Kita memang harus insyaf dan betul-betul memahami. Budaya sebagai perpaduan rasa, karsa, dan cipta manusia haruslah kita bisa memilah-memilih mana budaya yang benar-benar Indonesia. Sebab, dalam ruang hidup dan kembangnya budaya tidak bisa terhindar dari proses asosiasi atau akulturasi, yakni percampuran kebudayaan antar bangsa.
Dari sini kita bisa melihat asosiasi budaya Arab, China, India, bahkan Eropa telah lama terjadi dengan Indonesia. Dalam proses itu ada satu titik dimana asosiasi telah melahirkan sebuah budaya baru dan benar-benar khas. Inilah yang dinamakan asimilasi kebudayaan. Asimilasi budaya berjalan dengan prinsip evolusi. Budaya Arab, misalnya, melalui sistem religi, bernama Islam telah bercampur kultur nya dengan cara pandang masyarakat Jawa yang sebelumnya Hindu-Buddha, sehingga lahirlah berbagai tradisi, ritual keagamaan, cara berpakaian, bahkan cara berpikir yang sama sekali berbeda dengan bangsa Arab.

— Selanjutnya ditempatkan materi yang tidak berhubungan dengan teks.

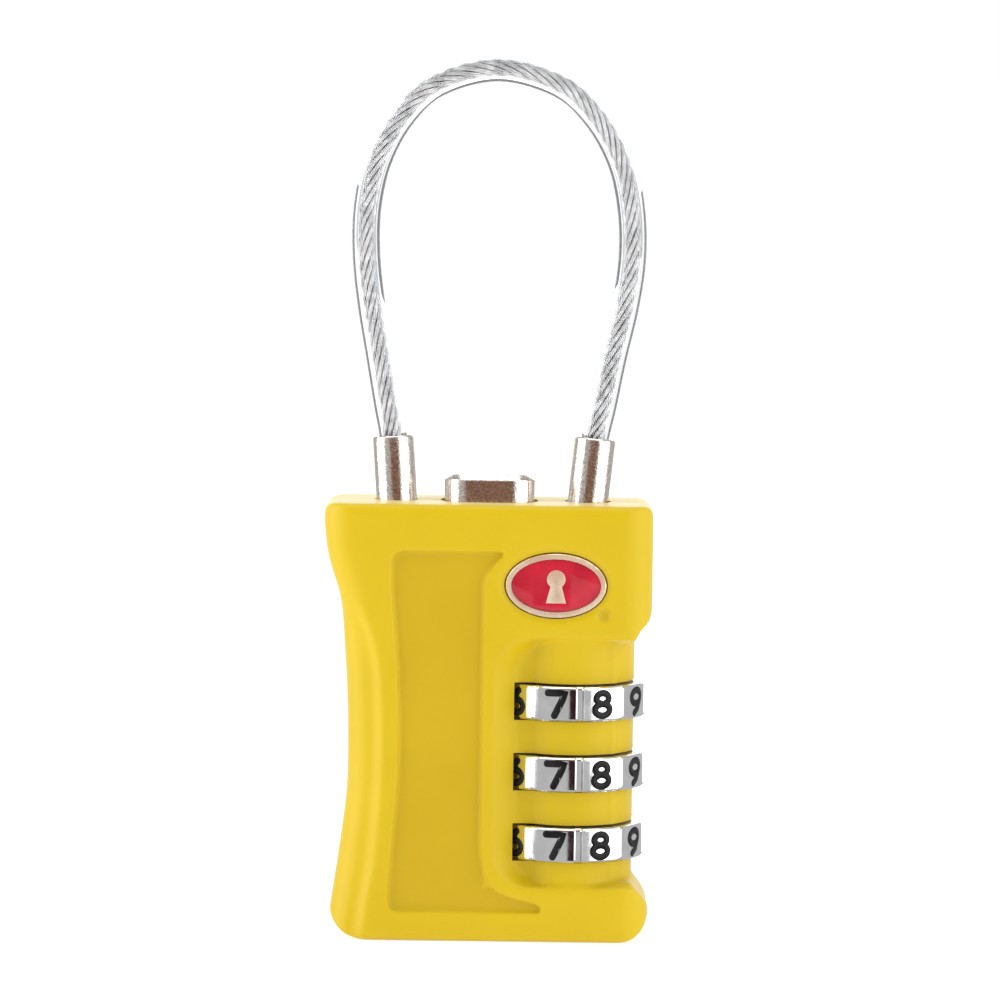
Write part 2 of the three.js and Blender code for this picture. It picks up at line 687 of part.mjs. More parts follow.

Ia memberikan identitas baru dan tidak adanya dominasi budaya, di dalamnya ada kesesuaian dan harmoni. Artinya, tidak bisa memaksakan segala bentuk dan isi budaya Arab harus diterapkan di Indonesia. Arogansi budaya tidak dibenarkan atas dasar apapun. Sebab, jika tidak ada harmoni di dalam asosiasi budaya, maka yang di dapat di masyarakat Indonesia hanyalah keburukan, kekacauan, ketidakseimbangan, dan hilangnya identitas sebagai manusia beradab.
Maka definisi sebenarnya budaya lokal tidak bisa dibatasi dengan segala bentuk tradisi kuno yang dapat dikomoditaskan, tapi segala kekhasan (perilaku, cara pandang, nilai moral, keyakinan, dll) yang ada di suatu wilayah itu adalah budaya lokal. Lalu bagaimana posisinya di hadapan seluruh bangsa dan masyarakat dunia?.
Reposisi
Sebuah kebudayaan beroperasi di tengah masyarakat. Ia dapat menjadi lebih dominan dibanding dengan budaya yang lain. Tengoklah masyarakat kita. Seberapapun kuat usaha pemerintah mempromosikan warisan budaya nenek moyang kita, sampai membentuk kementerian yang membidangi kebudayaan, tapi kenyataannya lifestye (gaya berpikir, gaya fisik, gaya pergaulan, dll) kita masih beraroma ke-Eropa-an, ke-Arab-an, ke-Korea-an. Lantas apakah ini persoalan pemerintah? Atau bahkan ini bukan sebuah kesalahan? Lalu apa tugas kita terhadap kebudayaan Indoensia.
Dominasi budaya satu terhadap budaya yang lain, menurut Antonia Gramsci, sebagai sebuah kepemimpinan budaya yang ia sebut sebagai hegemoni. Edward W. Said memakai gagasan Gramsci dalam kajiannya tentang Barat dan Timur. Hal ini terjadi akibat kuasa pengetahuan oleh Barat terhadap Timur (negara bekas jajahan) yang telah berlangsung lama. Masa-masa kolonialisme bukan hanya praktek eksploitasi sumber daya alam dan manusia. kolonialisme menciptakan identitas Barat sebagai masyarakat yang lebih unggul dibanding Timur. Barat mendudukan Timur sebagai objek untuk dikaji menurut interpretasinya. Pada gilirannya Barat memberi identitas kepada “mereka” – Timur – sebagai entitas yang terbelakang dan butuh bantuan Barat.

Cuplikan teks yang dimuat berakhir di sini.